DATASET ENTRIES
------------------------------------
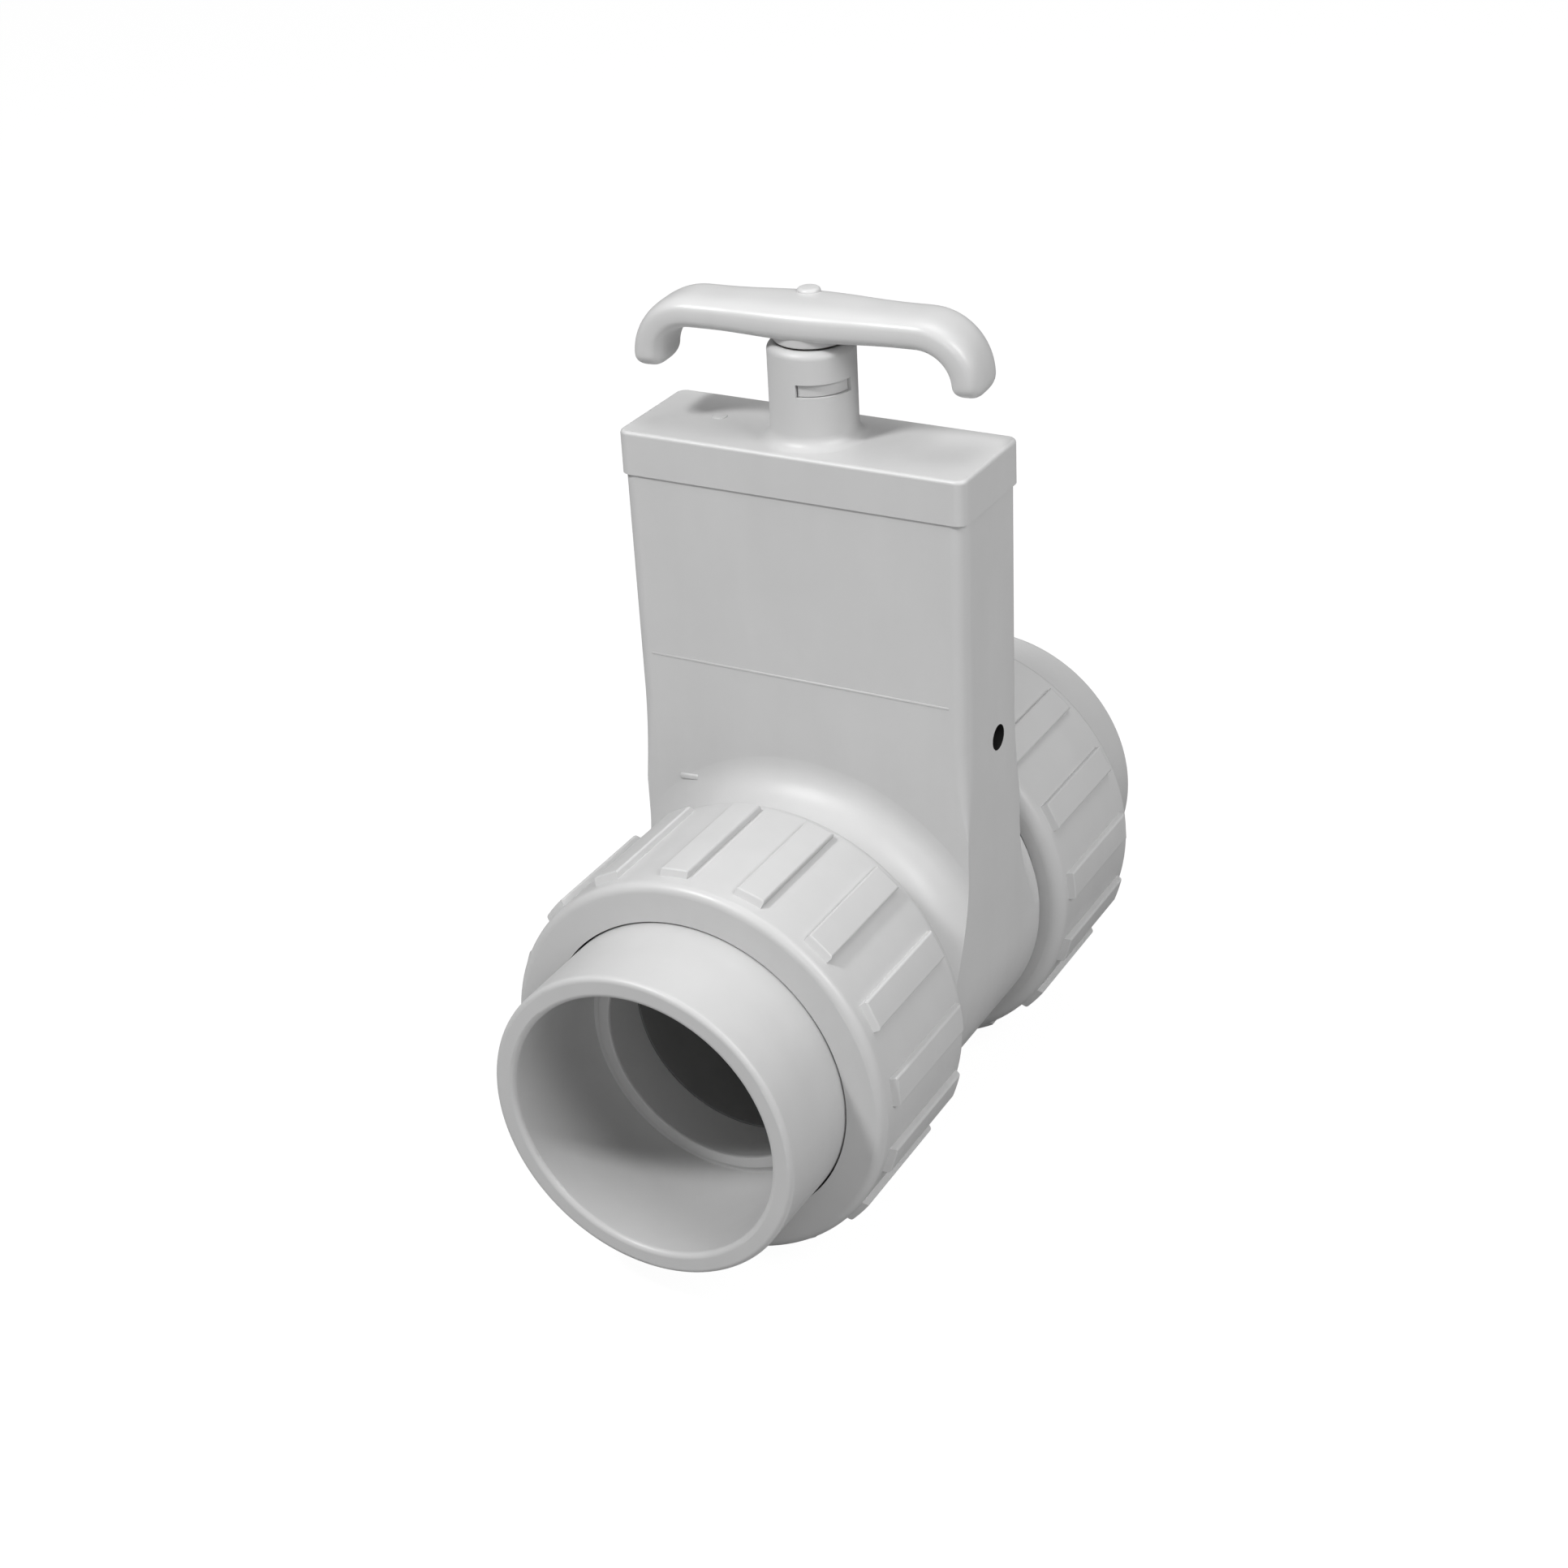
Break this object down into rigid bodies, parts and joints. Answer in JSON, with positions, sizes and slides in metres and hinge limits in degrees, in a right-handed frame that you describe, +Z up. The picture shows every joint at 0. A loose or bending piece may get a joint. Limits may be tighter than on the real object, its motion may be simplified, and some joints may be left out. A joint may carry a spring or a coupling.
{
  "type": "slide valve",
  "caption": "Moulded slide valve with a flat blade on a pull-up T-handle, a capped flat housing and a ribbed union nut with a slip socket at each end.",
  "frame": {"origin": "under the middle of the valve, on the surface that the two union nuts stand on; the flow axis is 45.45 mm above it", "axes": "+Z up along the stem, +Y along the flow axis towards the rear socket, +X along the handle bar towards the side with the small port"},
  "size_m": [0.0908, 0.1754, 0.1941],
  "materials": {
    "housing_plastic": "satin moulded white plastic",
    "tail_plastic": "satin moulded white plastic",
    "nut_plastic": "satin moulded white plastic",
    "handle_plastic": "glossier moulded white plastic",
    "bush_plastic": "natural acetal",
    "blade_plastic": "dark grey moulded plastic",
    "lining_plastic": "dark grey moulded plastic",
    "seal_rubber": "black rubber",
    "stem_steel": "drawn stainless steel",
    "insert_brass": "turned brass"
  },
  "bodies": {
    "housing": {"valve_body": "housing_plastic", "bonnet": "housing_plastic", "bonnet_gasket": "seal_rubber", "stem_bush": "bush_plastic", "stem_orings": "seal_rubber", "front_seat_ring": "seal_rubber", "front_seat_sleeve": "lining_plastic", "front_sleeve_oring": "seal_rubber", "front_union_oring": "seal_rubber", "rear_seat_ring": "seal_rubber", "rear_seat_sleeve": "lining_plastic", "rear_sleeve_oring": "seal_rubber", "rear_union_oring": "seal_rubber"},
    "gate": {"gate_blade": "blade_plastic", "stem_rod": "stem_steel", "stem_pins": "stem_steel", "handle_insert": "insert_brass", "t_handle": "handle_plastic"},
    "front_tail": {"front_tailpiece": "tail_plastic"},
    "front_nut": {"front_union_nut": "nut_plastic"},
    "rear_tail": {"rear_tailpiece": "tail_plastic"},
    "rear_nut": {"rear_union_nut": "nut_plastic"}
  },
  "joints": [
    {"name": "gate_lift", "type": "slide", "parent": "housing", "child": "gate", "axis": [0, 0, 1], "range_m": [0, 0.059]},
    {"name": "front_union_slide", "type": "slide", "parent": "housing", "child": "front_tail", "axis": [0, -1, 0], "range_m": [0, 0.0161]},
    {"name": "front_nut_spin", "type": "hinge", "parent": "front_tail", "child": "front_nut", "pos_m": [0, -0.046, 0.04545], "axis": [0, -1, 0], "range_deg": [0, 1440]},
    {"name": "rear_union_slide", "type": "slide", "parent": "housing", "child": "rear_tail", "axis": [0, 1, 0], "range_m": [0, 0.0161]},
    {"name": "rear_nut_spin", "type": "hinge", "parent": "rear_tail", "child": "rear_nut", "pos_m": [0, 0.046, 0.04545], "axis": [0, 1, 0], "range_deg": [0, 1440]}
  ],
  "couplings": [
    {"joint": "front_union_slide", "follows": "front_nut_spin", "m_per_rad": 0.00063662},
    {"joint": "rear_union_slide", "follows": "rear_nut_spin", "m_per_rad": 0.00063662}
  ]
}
------------------------------------
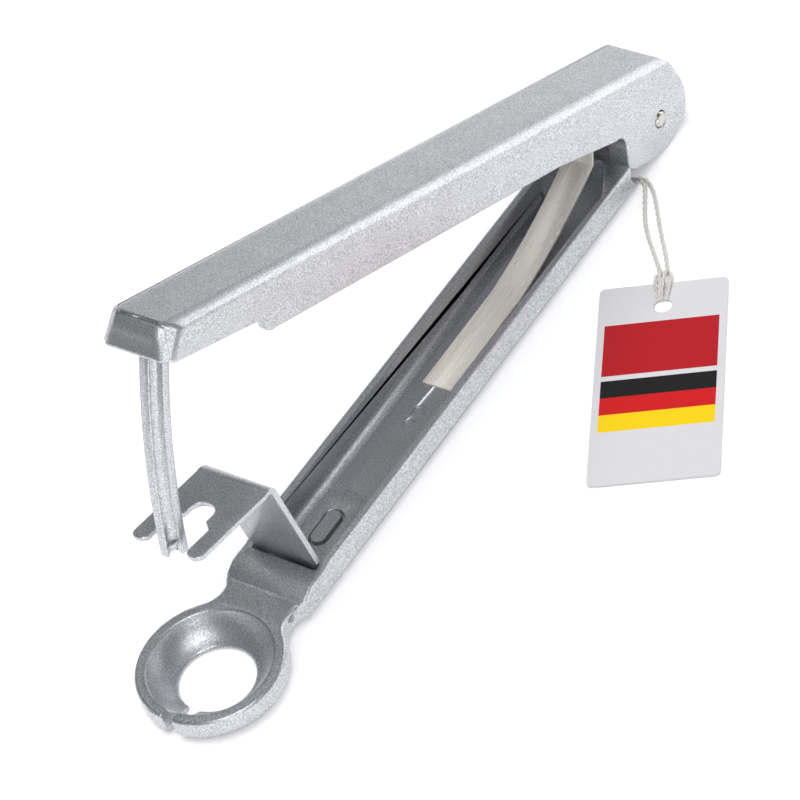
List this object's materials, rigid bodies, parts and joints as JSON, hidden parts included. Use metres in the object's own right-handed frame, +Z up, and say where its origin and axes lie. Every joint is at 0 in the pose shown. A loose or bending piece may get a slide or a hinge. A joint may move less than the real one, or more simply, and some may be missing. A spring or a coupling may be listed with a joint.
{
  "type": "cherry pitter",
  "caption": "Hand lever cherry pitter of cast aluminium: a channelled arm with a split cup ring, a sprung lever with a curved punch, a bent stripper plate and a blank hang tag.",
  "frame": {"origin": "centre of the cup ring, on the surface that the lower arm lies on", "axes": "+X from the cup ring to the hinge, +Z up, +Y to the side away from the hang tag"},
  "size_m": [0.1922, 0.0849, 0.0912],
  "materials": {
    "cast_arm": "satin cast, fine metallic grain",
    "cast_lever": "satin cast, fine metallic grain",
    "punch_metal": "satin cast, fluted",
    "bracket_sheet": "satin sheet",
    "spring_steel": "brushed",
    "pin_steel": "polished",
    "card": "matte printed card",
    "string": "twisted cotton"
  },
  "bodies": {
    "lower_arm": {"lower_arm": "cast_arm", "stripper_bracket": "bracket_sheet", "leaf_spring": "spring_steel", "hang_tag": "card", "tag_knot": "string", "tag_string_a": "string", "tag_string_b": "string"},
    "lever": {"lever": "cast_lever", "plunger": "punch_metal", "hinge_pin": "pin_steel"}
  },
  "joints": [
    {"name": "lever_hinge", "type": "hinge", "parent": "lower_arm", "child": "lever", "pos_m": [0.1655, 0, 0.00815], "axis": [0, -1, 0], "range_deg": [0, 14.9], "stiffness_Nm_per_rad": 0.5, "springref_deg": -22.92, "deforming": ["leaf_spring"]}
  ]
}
------------------------------------
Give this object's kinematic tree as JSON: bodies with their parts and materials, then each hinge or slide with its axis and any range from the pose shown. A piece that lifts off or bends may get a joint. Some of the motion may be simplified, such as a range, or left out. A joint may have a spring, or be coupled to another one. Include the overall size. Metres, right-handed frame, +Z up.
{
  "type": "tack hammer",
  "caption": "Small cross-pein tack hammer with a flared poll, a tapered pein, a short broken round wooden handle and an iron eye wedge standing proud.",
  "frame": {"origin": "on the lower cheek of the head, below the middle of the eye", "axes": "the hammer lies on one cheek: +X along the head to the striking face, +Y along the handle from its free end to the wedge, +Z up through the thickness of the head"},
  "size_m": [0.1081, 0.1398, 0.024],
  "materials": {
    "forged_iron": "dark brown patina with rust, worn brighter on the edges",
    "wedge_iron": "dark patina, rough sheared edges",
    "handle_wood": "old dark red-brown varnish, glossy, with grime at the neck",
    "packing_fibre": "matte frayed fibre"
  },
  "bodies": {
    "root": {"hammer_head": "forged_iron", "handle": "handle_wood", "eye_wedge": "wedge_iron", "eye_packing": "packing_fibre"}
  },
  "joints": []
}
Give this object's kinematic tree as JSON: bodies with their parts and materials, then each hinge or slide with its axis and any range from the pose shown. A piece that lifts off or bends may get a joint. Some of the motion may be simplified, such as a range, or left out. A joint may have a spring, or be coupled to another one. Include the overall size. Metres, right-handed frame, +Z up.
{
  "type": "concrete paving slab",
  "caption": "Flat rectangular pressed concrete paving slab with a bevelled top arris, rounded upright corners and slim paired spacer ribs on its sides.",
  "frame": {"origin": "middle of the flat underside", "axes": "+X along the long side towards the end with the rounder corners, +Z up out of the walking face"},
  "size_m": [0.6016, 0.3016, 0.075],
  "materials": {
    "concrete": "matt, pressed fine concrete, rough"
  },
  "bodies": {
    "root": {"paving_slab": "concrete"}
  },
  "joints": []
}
------------------------------------
WHAT TO PRODUCE
Pull out every line of the records that includes the string "JSON".

EXERCISE SOLUTION
Break this object down into rigid bodies, parts and joints. Answer in JSON, with positions, sizes and slides in metres and hinge limits in degrees, in a right-handed frame that you describe, +Z up. The picture shows every joint at 0. A loose or bending piece may get a joint. Limits may be tighter than on the real object, its motion may be simplified, and some joints may be left out. A joint may carry a spring or a coupling.
List this object's materials, rigid bodies, parts and joints as JSON, hidden parts included. Use metres in the object's own right-handed frame, +Z up, and say where its origin and axes lie. Every joint is at 0 in the pose shown. A loose or bending piece may get a slide or a hinge. A joint may move less than the real one, or more simply, and some may be missing. A spring or a coupling may be listed with a joint.
Give this object's kinematic tree as JSON: bodies with their parts and materials, then each hinge or slide with its axis and any range from the pose shown. A piece that lifts off or bends may get a joint. Some of the motion may be simplified, such as a range, or left out. A joint may have a spring, or be coupled to another one. Include the overall size. Metres, right-handed frame, +Z up.
Give this object's kinematic tree as JSON: bodies with their parts and materials, then each hinge or slide with its axis and any range from the pose shown. A piece that lifts off or bends may get a joint. Some of the motion may be simplified, such as a range, or left out. A joint may have a spring, or be coupled to another one. Include the overall size. Metres, right-handed frame, +Z up.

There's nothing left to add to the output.